The UK beer consumption was down nearly six percent in the second quarter despite strong sales during two big celebrations - the Euro 2012 and the Queen's Diamond Jubilee - revealed new sales figures from the British Beer and Pub Association's (BBPA) quarterly Beer Barometer report.
The BBPA cited bad weather and tax hike as the reasons for the lower sales. Beer duty was hiked to five percent in the March 2012 budget, an increase of two percent above inflation until 2014/15.
The tax rise failed to bring in any extra revenue to the treasury despite the two major events, said Brigid Simmonds, chief executive of the BBPA.
"The Chancellor can't change the weather, but he can stop the misguided beer tax hikes that are damaging the sector and doing virtually nothing to help tackle the deficit. The very marginal rise in beer duty revenues the government is achieving is being all but wiped out by a fall in income from employment and other taxes," said Simmonds.

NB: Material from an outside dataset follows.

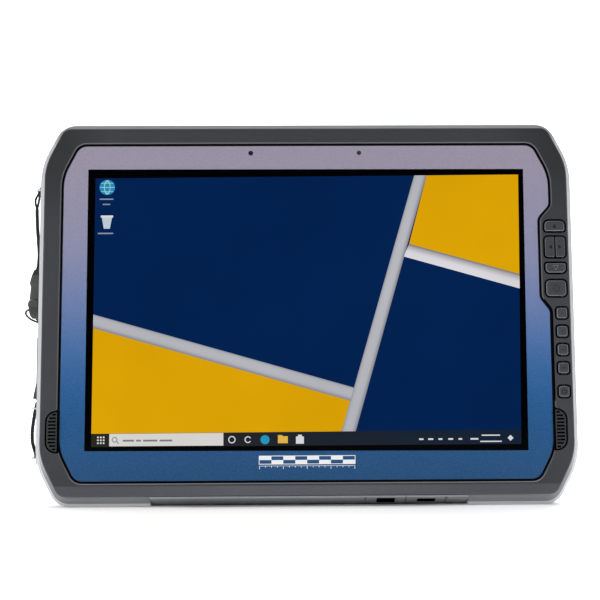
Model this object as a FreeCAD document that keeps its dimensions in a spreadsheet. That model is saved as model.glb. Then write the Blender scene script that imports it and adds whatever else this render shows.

"There is growing public concern over its effect on brewing, pubs and jobs, and we do need urgent action," he added.
A study by Oxford Economics for the BBPA shows that the five percent tax rise will generate only £92m in extra revenues which will be offset by loss of employment and the resulting social security spending.
Nearly 5,000 job losses are expected in the sector.
According to the second quarter Beer Barometer report, overall beer sales fell 5.3 percent in both pub and high street in the April to June quarter compared to the same period in 2011. On trade sales were down 4.6 percent while the off sale trade recorded a 5.9 percent decline.
The decline means beer drinkers consumed 115 million fewer pints of beer compared to the same period last year.
An e-petition seeking an end to the punitive tax rises has already crossed 68,000 signatures and is expected to go past 100,000 shortly, to trigger a parliamentary debate on the action.